LO más grave que le puede ocurrir a una sociedad que se considera democrática es la pérdida de confianza del pueblo en sus instituciones. Eso es todavía más grave cuando las instituciones que pierden credibilidad son las judiciales, las encargadas de garantizar que tenga realización el valor fundamental del Derecho: la justicia. Y el esquema previsto en la Constitución con ese objeto -el sistema jurídico- periclita cuando es precisamente el Derecho el que no funciona porque sobre él -en su genuina concepción- prevalecen intereses personales, de poder económico o político; cuando en la administración de justicia los cargos no se adquieren por mérito sino por influencia; cuando no se ejercen con la verticalidad, la imparcialidad, la transparencia y el aplomo que deben caracterizar a jueces y fiscales; cuando no se ponen al servicio de la sociedad para realizar un orden justo, sino -bajo la apariencia de una falsa legalidad- con objetivos malévolos en que predominan el engaño, la arbitrariedad y la corrupción. Cuando se sacrifica la justicia para favorecer a ciertas personas o empresas.
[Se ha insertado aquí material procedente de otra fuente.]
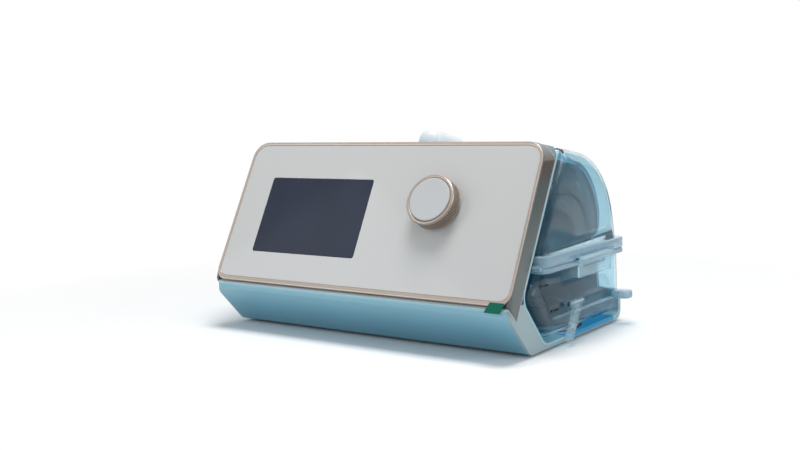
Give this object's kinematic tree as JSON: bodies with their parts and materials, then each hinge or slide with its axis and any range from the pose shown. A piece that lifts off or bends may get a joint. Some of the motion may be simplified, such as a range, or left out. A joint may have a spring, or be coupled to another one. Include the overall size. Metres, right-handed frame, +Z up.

Es doloroso decirlo, pero entre nosotros, se ha perdido la confianza, la credibilidad y el respeto ciudadano hacia las instituciones, en especial las judiciales.
Nos preguntamos, a propósito de recientes hechos: ¿Será admisible para los colombianos que la justicia siga brillando por su ausencia? ¿Que, sobre acontecimientos escabrosos todo se oculte, la oscuridad sea cada vez más oscura, la verdad más lejana y el Derecho más teórico? ¿Admitimos que la respuesta sea siempre una mentira o una cortina de humo? ¿Habrá claridad y se sabrá la verdad alguna vez?
Nuestra sociedad no puede continuar creyendo en los juegos de palabras, las argucias y los artificios, en sustitución de una genuina y transparente búsqueda de la justicia. Debemos recobrar la credibilidad de quienes investigan; de quienes conducen los procesos; de quienes resuelven; de quienes acusan; de quienes juzgan y de quienes dictan sentencias. Hemos de retornar a la confianza en jueces que, por definición, sean incorruptibles. Regresar a la dignidad, al decoro y a la respetabilidad de quienes tienen como función perseguir el delito, investigar, juzgar y condenar o absolver, en Derecho y respetando las garantías constitucionales, pero con rigor. En eso deberían estar empeñados todos aquellos que todavía ejercen sus atribuciones con probidad y rectitud -aún son muchos-, para que opere la justicia y no prosperen torcidas intenciones de funcionarios corruptos. Ellos no merecen seguir ejerciendo sus funciones y, por tanto, han de ser sometidos a proceso.
Una vez más decimos: el problema de la justicia en Colombia no es solamente de normas. Es, ante todo, de personas. Se hace necesario renovar la forma en que son escogidos los altos funcionarios, y hacia el futuro no se deben repetir los errores cometidos. Los nominadores -al momento de elegir a quienes administran justicia- deben rechazar a quien pretenda sustituir una hoja de vida limpia, la preparación, la trayectoria y la formación ética y jurídica por una recomendación política o por la influencia de los poderes económicos.